Some top tips relevant at every stage in your career:

  • Assess Your Skills and Knowledge: self-awareness is key! Evaluate your current skills and knowledge to understand what type of next step will be right for you. Ensure you receive feedback from coaches, managers, and peers.
  • Education and Certification: What is typically needed at the senior end as well as commitment to the field and expertise?
  • Networking: Who in the network are you able to reach out to? Connecting with professionals to build relationships and gain insights into the businesses you may work for.
  • Seek Internal Opportunities: Is the business you work for in investment also running an opportunity you are looking for? What is specific to this situation? What will it mean to explore transfer to an asset management division?
  • Stay Informed: Keep up with industry trends and market developments to make informed investment decisions. This knowledge will help you excel in your new role.
  • Continuous Learning: Once you've transitioned or moved, how can you continue learning and adapting to changes in the industry? You are working a dynamic field so staying current is essential for success.

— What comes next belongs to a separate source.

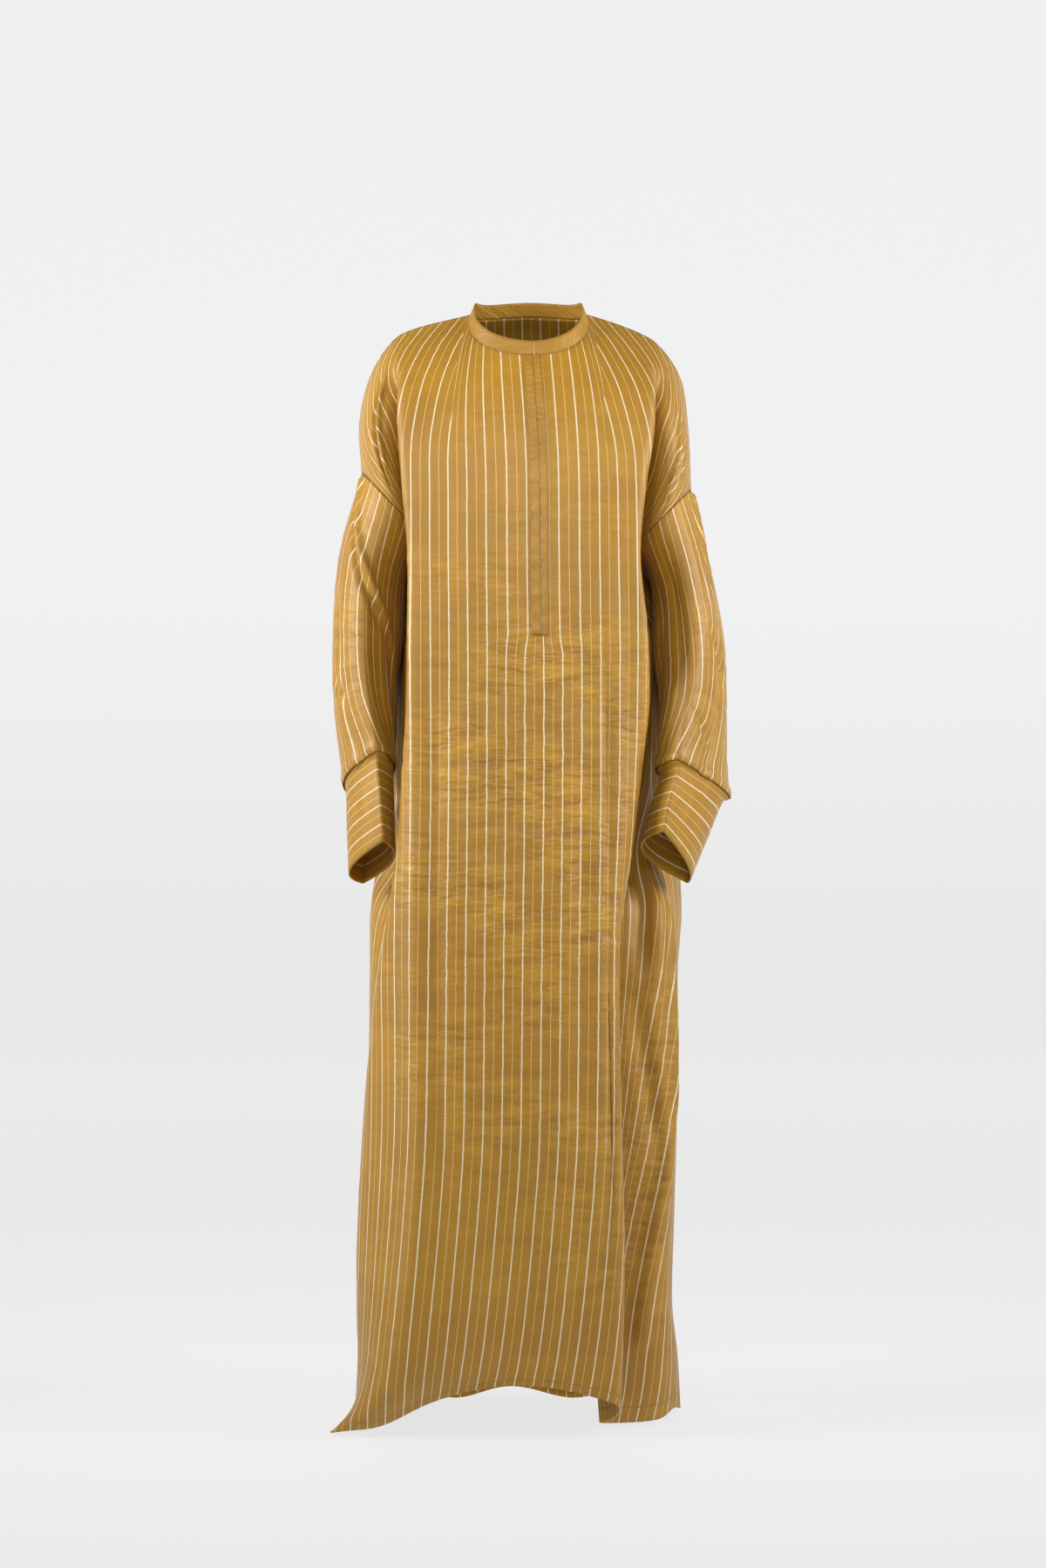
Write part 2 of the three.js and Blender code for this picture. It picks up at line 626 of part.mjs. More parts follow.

And when moving is not an option? Staying resilient is key:

Five leadership qualities that distinguish between surviving and thriving:

  • Stabilise today, and harness both the energy and the constraints of volatile conditions to spark innovation tomorrow.
  • Paint a picture of a compelling future and path forward that your stakeholders can support and rally around.
  • Taking decisive action - with courage - is often more important than getting it right.
  • Serve the heart of your organisation, your purpose, and your societal obligations, while simultaneously making hard decisions to protect financial viability.
  • Stay focused on what’s on the horizon to instil confidence and steadiness across your ecosystem.

Keeping in touch with executive search contacts also provides insight, advice and resources to support you in your next move – and future life choices – no matter what position you’re in.